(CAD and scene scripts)
☆ ☆ ☆ ☆ ☆

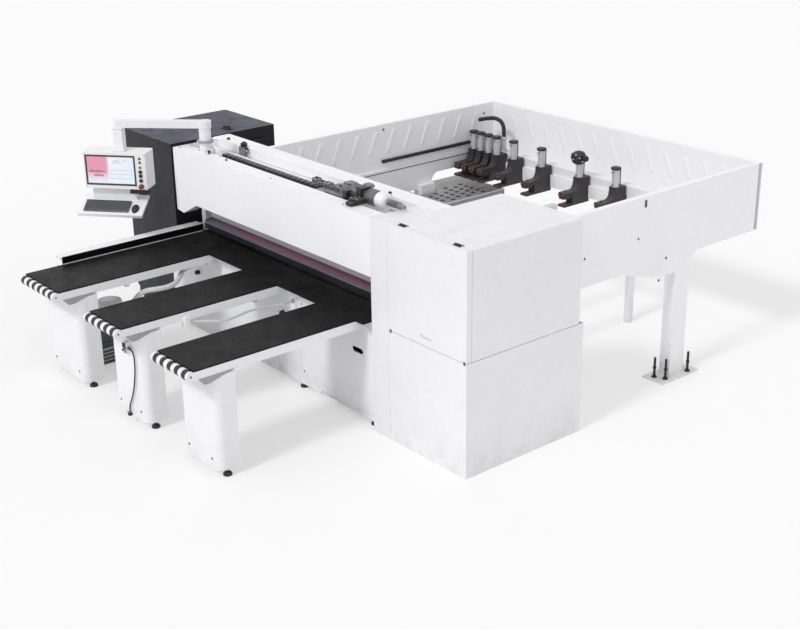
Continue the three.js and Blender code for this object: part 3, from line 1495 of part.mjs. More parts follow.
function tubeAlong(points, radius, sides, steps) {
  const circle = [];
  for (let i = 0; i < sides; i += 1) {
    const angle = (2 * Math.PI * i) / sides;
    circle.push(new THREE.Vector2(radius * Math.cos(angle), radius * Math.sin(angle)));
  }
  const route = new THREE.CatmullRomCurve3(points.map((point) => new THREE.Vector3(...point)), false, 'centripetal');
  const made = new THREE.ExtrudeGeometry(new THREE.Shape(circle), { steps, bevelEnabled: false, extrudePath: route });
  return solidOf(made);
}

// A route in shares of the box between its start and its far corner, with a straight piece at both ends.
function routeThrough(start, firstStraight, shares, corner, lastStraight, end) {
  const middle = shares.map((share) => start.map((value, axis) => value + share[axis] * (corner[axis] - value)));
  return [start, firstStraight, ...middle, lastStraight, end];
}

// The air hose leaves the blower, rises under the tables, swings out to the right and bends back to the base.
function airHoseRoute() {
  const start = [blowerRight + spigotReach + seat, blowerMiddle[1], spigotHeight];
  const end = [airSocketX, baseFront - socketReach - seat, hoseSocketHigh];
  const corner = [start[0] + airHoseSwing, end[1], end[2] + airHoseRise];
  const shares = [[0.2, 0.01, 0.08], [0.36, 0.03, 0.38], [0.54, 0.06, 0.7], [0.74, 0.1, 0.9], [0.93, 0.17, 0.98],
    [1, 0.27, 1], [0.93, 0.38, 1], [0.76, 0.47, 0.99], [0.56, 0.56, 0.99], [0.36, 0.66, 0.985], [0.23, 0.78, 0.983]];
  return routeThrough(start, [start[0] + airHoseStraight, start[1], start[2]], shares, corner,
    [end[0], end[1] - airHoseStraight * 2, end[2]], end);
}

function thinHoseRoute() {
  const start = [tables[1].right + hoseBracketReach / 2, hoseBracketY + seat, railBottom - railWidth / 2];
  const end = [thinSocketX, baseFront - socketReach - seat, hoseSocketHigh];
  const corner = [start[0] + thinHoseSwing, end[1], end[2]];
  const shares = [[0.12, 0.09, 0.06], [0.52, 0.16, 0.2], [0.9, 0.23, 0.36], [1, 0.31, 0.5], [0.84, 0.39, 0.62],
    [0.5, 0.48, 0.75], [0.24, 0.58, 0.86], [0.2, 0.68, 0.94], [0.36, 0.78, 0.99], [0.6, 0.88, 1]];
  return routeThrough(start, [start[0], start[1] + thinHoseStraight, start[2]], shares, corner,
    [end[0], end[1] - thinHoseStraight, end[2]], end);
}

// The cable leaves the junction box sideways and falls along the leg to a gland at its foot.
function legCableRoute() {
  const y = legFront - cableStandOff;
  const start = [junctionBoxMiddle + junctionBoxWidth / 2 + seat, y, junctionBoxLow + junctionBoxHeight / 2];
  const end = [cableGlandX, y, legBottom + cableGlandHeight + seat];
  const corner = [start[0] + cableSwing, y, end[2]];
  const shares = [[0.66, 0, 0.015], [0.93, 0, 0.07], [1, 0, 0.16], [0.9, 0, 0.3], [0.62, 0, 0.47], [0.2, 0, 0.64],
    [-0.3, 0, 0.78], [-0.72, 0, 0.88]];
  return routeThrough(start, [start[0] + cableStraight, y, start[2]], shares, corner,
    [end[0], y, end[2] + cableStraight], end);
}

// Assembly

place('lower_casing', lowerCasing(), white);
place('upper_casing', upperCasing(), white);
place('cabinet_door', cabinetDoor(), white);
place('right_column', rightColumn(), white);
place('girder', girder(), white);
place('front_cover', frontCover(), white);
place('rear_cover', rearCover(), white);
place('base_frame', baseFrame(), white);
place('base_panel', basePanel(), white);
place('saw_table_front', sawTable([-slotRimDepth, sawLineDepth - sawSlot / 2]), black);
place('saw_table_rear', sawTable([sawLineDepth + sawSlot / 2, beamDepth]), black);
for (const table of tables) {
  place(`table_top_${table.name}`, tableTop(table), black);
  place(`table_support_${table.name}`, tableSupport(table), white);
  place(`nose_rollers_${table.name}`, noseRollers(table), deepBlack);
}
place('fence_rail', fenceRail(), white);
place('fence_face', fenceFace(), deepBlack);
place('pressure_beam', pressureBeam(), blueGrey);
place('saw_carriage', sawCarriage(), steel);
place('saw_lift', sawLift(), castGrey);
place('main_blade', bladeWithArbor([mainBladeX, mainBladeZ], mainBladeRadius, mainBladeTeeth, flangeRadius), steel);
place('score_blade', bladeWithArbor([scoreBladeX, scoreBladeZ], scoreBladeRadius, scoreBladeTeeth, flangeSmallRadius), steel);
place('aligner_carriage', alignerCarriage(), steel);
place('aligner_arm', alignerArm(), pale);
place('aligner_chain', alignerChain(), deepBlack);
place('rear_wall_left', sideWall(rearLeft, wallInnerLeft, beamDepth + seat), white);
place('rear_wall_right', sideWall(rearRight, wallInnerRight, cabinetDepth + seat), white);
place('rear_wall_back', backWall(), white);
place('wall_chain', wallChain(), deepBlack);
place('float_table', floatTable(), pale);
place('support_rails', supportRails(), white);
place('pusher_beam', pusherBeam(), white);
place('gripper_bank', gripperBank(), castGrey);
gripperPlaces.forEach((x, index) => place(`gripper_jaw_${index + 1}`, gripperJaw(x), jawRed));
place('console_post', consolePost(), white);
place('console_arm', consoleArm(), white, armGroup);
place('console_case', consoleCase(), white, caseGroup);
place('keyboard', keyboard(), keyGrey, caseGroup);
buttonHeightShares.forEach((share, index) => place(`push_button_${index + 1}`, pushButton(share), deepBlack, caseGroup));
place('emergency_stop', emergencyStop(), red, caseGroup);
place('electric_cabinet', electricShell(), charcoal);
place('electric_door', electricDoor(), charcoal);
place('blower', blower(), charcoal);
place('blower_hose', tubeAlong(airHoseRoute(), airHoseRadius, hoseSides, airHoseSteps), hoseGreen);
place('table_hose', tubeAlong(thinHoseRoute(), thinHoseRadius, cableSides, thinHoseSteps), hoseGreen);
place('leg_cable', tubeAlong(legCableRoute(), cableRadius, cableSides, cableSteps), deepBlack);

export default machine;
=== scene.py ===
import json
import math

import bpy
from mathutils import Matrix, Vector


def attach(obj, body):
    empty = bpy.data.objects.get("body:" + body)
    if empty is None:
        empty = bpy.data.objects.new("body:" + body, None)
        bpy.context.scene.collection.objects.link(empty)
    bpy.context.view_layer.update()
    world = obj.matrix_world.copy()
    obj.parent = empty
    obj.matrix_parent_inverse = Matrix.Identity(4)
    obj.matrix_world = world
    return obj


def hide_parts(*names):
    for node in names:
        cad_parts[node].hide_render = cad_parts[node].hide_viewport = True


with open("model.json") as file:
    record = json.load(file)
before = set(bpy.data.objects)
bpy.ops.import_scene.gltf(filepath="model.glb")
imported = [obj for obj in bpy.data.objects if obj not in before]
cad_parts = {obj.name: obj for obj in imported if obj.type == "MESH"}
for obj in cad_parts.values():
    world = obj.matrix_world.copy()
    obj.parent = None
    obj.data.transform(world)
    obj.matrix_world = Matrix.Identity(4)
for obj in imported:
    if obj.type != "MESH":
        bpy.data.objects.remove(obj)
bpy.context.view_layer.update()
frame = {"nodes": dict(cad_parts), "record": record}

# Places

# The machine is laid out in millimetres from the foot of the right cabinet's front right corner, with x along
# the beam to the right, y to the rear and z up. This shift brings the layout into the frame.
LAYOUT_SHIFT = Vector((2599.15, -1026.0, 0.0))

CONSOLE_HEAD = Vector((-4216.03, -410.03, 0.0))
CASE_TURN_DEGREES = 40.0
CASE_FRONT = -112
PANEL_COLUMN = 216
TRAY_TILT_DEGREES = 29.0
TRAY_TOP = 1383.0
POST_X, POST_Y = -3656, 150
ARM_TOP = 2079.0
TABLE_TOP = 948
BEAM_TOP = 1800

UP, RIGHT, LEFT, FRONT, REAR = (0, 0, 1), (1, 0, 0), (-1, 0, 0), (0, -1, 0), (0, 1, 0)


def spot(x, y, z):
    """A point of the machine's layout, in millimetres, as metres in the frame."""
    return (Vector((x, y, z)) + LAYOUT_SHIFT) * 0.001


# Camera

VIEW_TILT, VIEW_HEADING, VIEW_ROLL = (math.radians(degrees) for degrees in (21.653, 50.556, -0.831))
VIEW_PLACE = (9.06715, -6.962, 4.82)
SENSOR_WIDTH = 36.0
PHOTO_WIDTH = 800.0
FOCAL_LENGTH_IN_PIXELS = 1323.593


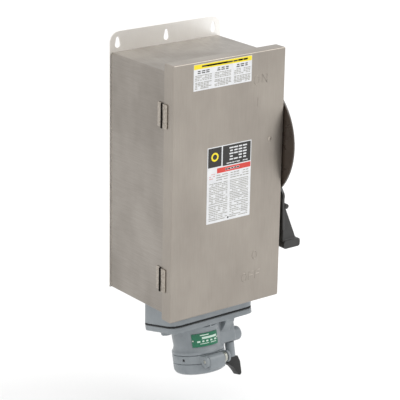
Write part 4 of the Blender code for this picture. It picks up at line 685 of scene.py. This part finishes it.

☆ ☆ ☆ ☆ ☆

Print exactly the lines from the one containing "hoseSides, airHoseSteps), hoseGreen);" to the one containing "BEAM_TOP = 1800", both included, and nothing else.

place('blower_hose', tubeAlong(airHoseRoute(), airHoseRadius, hoseSides, airHoseSteps), hoseGreen);
place('table_hose', tubeAlong(thinHoseRoute(), thinHoseRadius, cableSides, thinHoseSteps), hoseGreen);
place('leg_cable', tubeAlong(legCableRoute(), cableRadius, cableSides, cableSteps), deepBlack);

export default machine;
=== scene.py ===
import json
import math

import bpy
from mathutils import Matrix, Vector


def attach(obj, body):
    empty = bpy.data.objects.get("body:" + body)
    if empty is None:
        empty = bpy.data.objects.new("body:" + body, None)
        bpy.context.scene.collection.objects.link(empty)
    bpy.context.view_layer.update()
    world = obj.matrix_world.copy()
    obj.parent = empty
    obj.matrix_parent_inverse = Matrix.Identity(4)
    obj.matrix_world = world
    return obj


def hide_parts(*names):
    for node in names:
        cad_parts[node].hide_render = cad_parts[node].hide_viewport = True


with open("model.json") as file:
    record = json.load(file)
before = set(bpy.data.objects)
bpy.ops.import_scene.gltf(filepath="model.glb")
imported = [obj for obj in bpy.data.objects if obj not in before]
cad_parts = {obj.name: obj for obj in imported if obj.type == "MESH"}
for obj in cad_parts.values():
    world = obj.matrix_world.copy()
    obj.parent = None
    obj.data.transform(world)
    obj.matrix_world = Matrix.Identity(4)
for obj in imported:
    if obj.type != "MESH":
        bpy.data.objects.remove(obj)
bpy.context.view_layer.update()
frame = {"nodes": dict(cad_parts), "record": record}

# Places

# The machine is laid out in millimetres from the foot of the right cabinet's front right corner, with x along
# the beam to the right, y to the rear and z up. This shift brings the layout into the frame.
LAYOUT_SHIFT = Vector((2599.15, -1026.0, 0.0))

CONSOLE_HEAD = Vector((-4216.03, -410.03, 0.0))
CASE_TURN_DEGREES = 40.0
CASE_FRONT = -112
PANEL_COLUMN = 216
TRAY_TILT_DEGREES = 29.0
TRAY_TOP = 1383.0
POST_X, POST_Y = -3656, 150
ARM_TOP = 2079.0
TABLE_TOP = 948
BEAM_TOP = 1800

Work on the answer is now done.